I don’t think I am going to give up reading mass market paperbacks, but it was a pleasant excursion into a gentler area of fiction. By the way, this book has no references to religion. Possibly Nunes was hoping to bring in a wider readership.

Monday, May 4, 2009

Guest Blog – Tripwire by Lee Child

I keep telling myself that I am going to start reading best sellers, classics or something intellectually stimulating. So far it hasn’t happened. When I was looking for something to read on a cross country flight, I bought a Lee Child mystery/thriller. It took no time at all for me to become engrossed in Tripwire. In fact, I wanted life to quit getting in the way of reading.

Tripwire is a story that has its roots in the Vietnam conflict. Therefore the villain is from my generation. Every time that I read a Lee Child I feel certain that the next book cannot possibly have a bad guy worse than the one in the novel I am reading. Somehow though they always manage to horrify me with their evil deeds. Hobie in Tripwire is certainly no exception. He has a scarred face from severe burns and has lost his right hand. In place of the hand he has a hook that has a razor capability. He uses the hook to intimidate and injure people who get in his way.

It takes the entire novel for Reacher to come face to face with this evil man. And the ending is surprising. I will tell you that Reacher meets the love of his life and I am curious to know how and why he goes back to wandering the country leaving her behind. I guess I will have to check out the next book in the series, Running Blind.

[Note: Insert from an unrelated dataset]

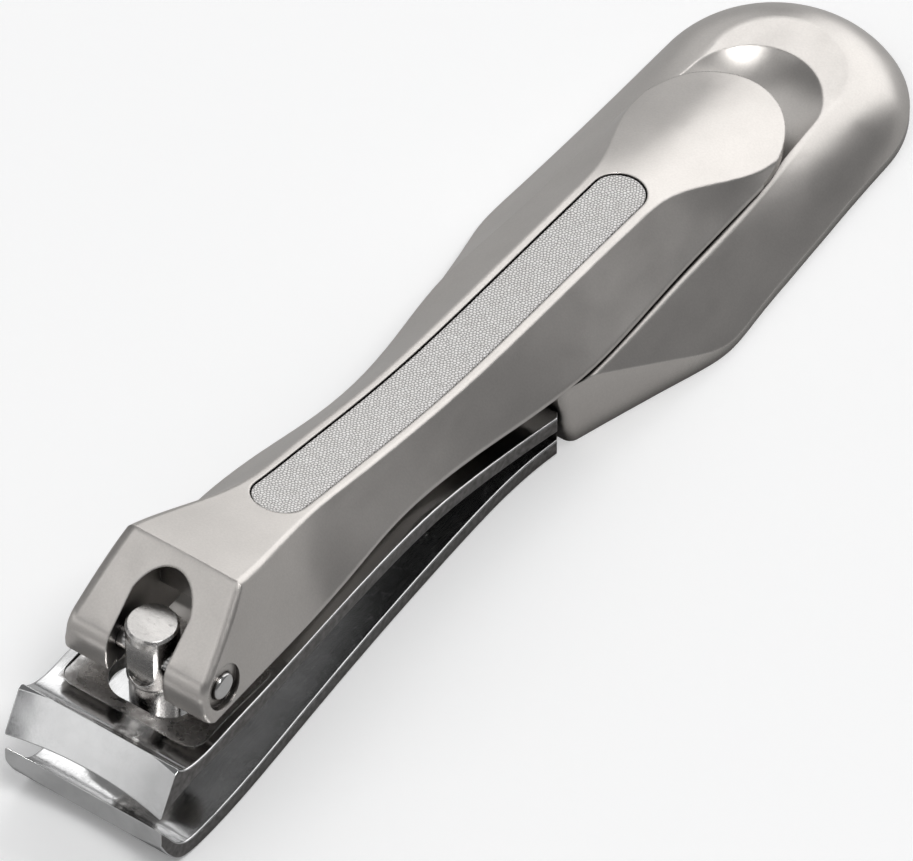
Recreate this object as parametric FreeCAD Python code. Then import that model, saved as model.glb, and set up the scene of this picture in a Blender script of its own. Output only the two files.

Child is enthralling but he does have his flaws. Of course, this is not great literature, but that doesn’t bother me. This time he totally gets it wrong by saying that the guys going to Vietnam all wanted to be Frank Sinatra. I wonder how he got his timeline and wars so mixed up. Sinatra was the idol during WW II. Who do you suppose guys wanted to be in the late sixties? I have no idea. Certainly in Good Morning, Vietnam no Sinatra recordings were played.